The payoff for defecting while the other cooperates. The highest individual payoff.

T > R > P > S

R: Reward

The payoff when both players cooperate. The socially optimal outcome.

2R > T + S

P: Punishment

The payoff when both players defect. The Nash equilibrium outcome.

P is the equilibrium payoff

S: Sucker's Payoff

The payoff for cooperating while the other defects. The worst outcome.

S < P (sucker loses most)

Key Concepts

Nash Equilibrium

A Nash equilibrium is a set of strategies where no player can improve their payoff by unilaterally changing their strategy. In the standard Prisoner's Dilemma, (Defect, Defect) is the unique Nash equilibrium. Neither player benefits from switching to Cooperate if the other defects.

Dominant Strategy

A strategy is dominant if it yields a higher payoff regardless of the other player's choice.
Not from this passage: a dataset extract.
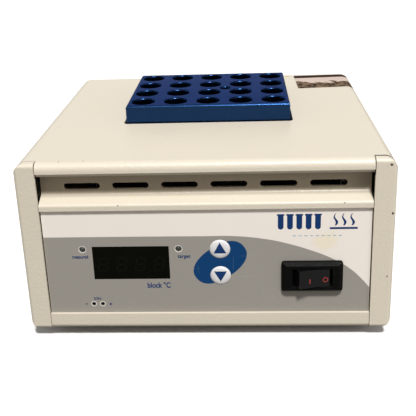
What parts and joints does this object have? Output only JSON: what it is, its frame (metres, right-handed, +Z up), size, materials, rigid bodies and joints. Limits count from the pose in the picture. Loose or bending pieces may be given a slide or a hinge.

In the Prisoner's Dilemma, Defect is a dominant strategy for both players: defecting always yields a higher individual payoff than cooperating, no matter what the opponent does.

The Dilemma

The dilemma is that rational self-interest leads both players to defect, resulting in the (P, P) outcome. However, both would be better off with the (R, R) outcome from mutual cooperation. This illustrates how individual rationality can lead to collectively suboptimal outcomes.

Real-World Applications

  • Arms races: Nations may spend on military even though mutual disarmament would benefit all.
  • Climate change: Countries may avoid costly emissions cuts, hoping others will bear the burden.
  • Price competition: Firms may undercut prices, reducing profits for all.
  • Public goods: Individuals may free-ride instead of contributing to shared resources.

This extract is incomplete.